Two players put their hands up for Pakistan on a rainy day three in the second Test, yet hosts Australia were marching towards a comprehensive innings win and a series whitewash before stumps were drawn at the Adelaide Oval.
Having seen Australia put up a mammoth 589-3 in their first innings, Pakistan fought through the form of Babar Azam and an unlikely batting hero in Yasir Shah, but they were still staring at a crushing defeat at the end of it all.
The visitors were made to follow-on after being bundled out for 302 and they had been reduced to 39-3 before rain stopped play on the third day.
Babar’s resistance, along with Shah’s, were the bright sparks for Pakistan on a gloomy day and they both feature predominantly in our talking points.
Babar misses out on back-to-backs tons
When Pakistan started the day on 96-6, little did anyone expect them to reach 200, let alone 300. However, Australia’s bowlers were frustrated for the greater part of two sessions with Babar Azam leading a stubborn resistance from the visitors.
The 25-year-old had notched up his second Test ton in the previous clash in Brisbane and he looked in supreme touch once again as he brought out his flowing cover drives at the Adelaide Oval.
The right-hander was flawless in his footwork and execution as he raced away to the 90s and a second consecutive century seemed to be on the cards.
Unfortunately for Babar though, his soaring confidence became his undoing in the end with an attempted drive on the up against Mitchell Starc resulting in his dismissal on 97.
It would have been a well-deserved ton for Babar who struck 11 exquisite boundaries prior to his dismissal in a 132-ball stay at the crease. While the disappointment and agony was evident on his face, his latest showing was another sign that he is starting to blossom into an elite Test batsman after an inconsistent start to his career.
Yasir shows Pakistan’s batsman the way with battling ton
While Babar was unlucky to miss out on a third Test ton, there was no shortage of luck on Yasir Shah’s side with the leg-spinner going on to register his maiden century.
The senior Pakistan bowler has averaged more than 100 in the series with the ball in hand, but he added another 100 to his name for all the right reasons this time. He did have his fair share of luck along the way with Australia’s fielders including skipper Tim Paine giving him multiple reprieves on the way, particularly off the bowling of Nathan Lyon.
Shah, however, was unfazed and showed the value of playing with a straight bat by registering his highest first-class score. He first forged a 105-run stand with Babar for the seventh wicket before adding 87 runs for the ninth wicket alongside Mohammad Abbas.
The 33-year-old has been gutsy with the bat all series despite his bowling woes, and he duly celebrated in style once he brought up the special landmark.
It was only the third time in history that a visiting batsman had registered a Test ton in Australia while batting in the No8 position. Only England’s Matt Prior (2011) and West Indies’ Gerry Alexander (1961) have been able to do it before.

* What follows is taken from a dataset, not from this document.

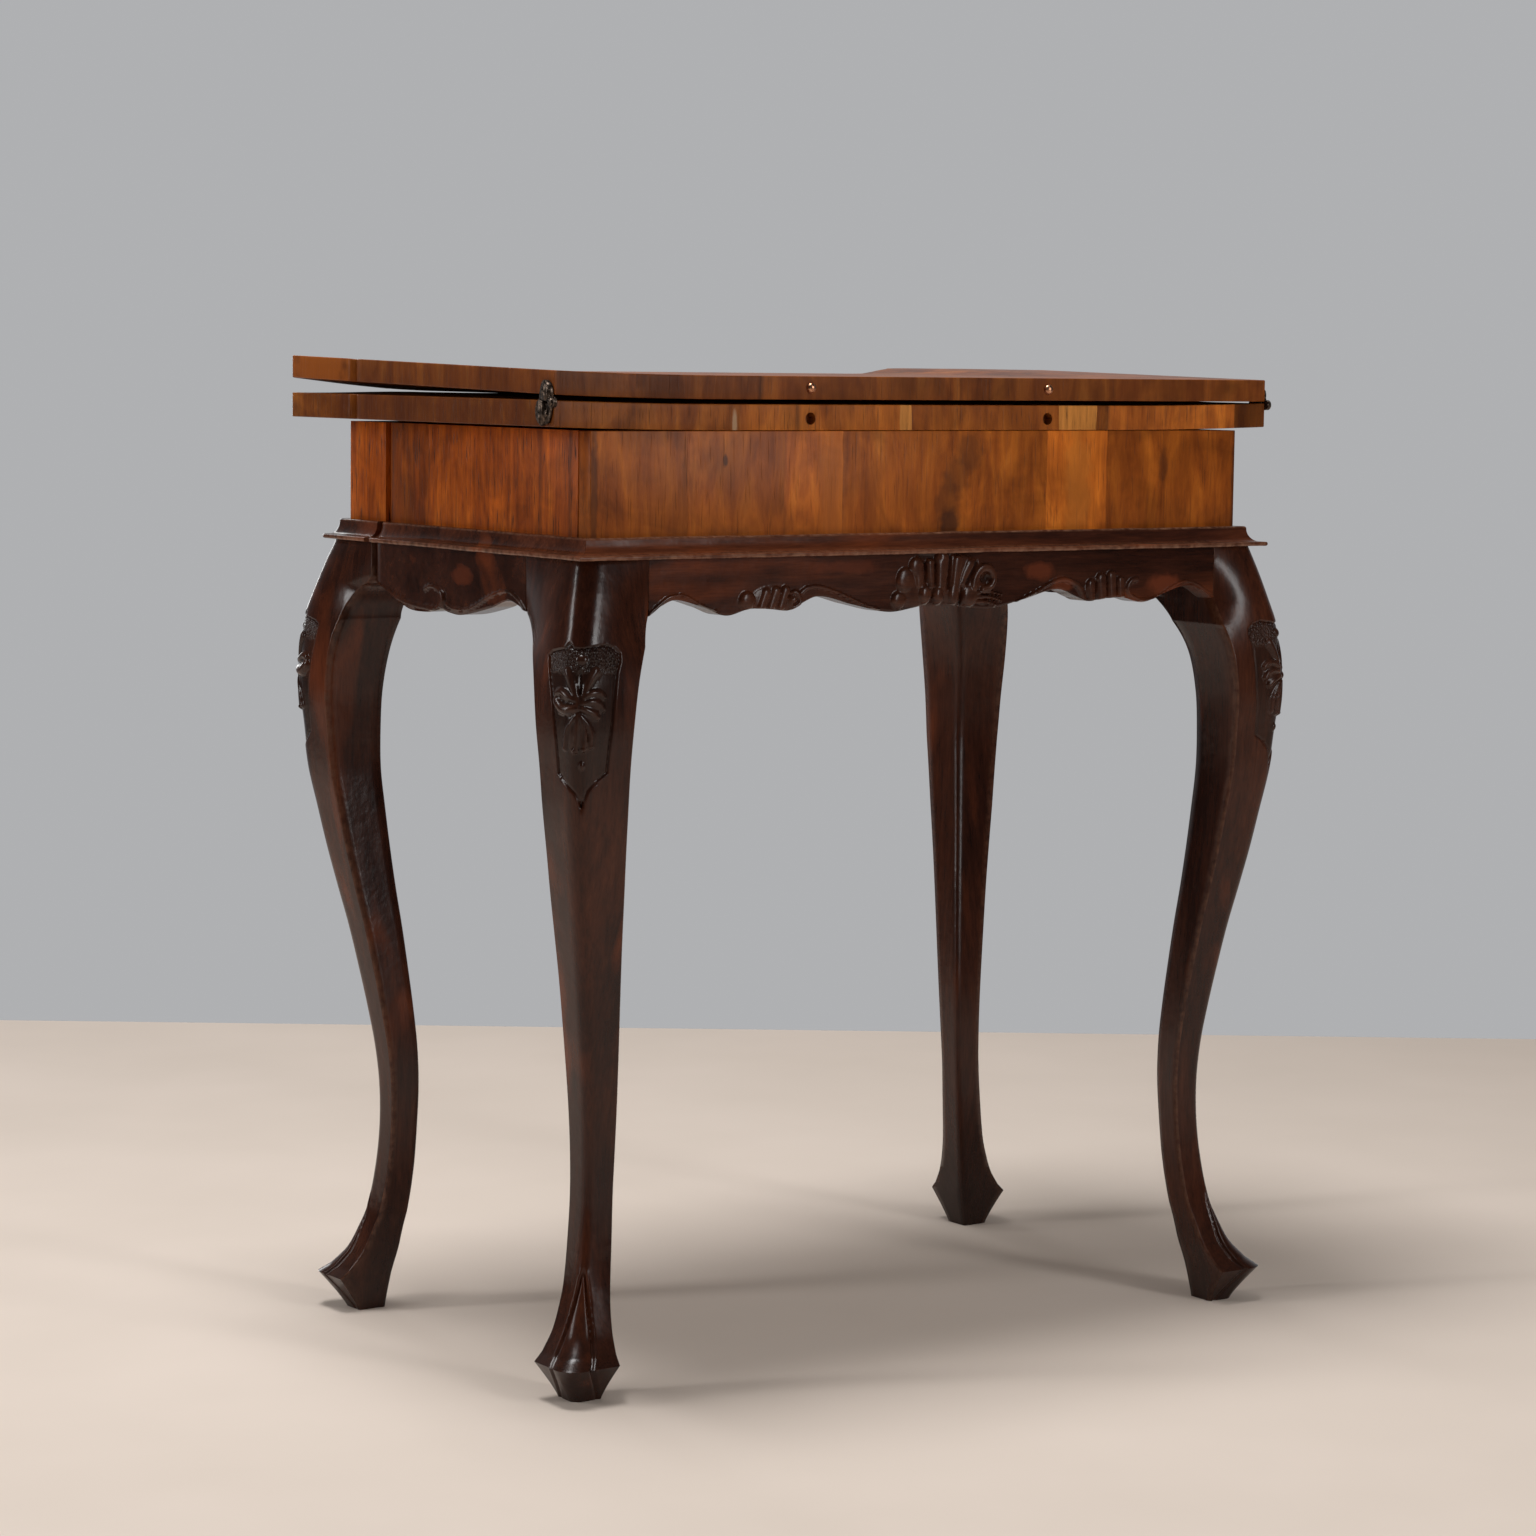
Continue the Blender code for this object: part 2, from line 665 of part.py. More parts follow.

His innings also put Pakistan’s top-order batsmen to shame with the leggie now the second-highest runscorer (181) for the side in the series behind Babar (202).
Hazlewood puts hosts in sights of innings win
Despite the bravado shown by Babar and Shah, Pakistan still fell 287 runs short of Australia’s first innings total and Tim Paine had no hesitation in enforcing the follow-on.
Once again, under the Adelaide lights, Pakistan’s top-order came undone against pace with Josh Hazlewood making the pink-ball sing to his tunes.
The Australia seamer dismissed opener Imam-ul-Haq, and more importantly, Babar Azam cheaply to put the hosts on course for a second straight innings victory.
With his customary tact of bowling in the channel just outside the off-stump, Hazlewood got the better of Babar for the sixth time in his career.
The Pakistan start was forced to fend at the delivery and paid the price in the form of an outside edge which was gobbled up comfortably by Paine.
Meanwhile, skipper Azhar Ali failed to fire once again with the right-hander falling for nine for the second time in the match. It could have been a lot worse for Pakistan if rain hadn’t brought them respite, with Australia’s fast bowlers looking in menacing form under the lights.
Weather delays might now be the only hope for the visitors in Adelaide, with most of their batsmen failing to show a spine. And probably Yasir Shah.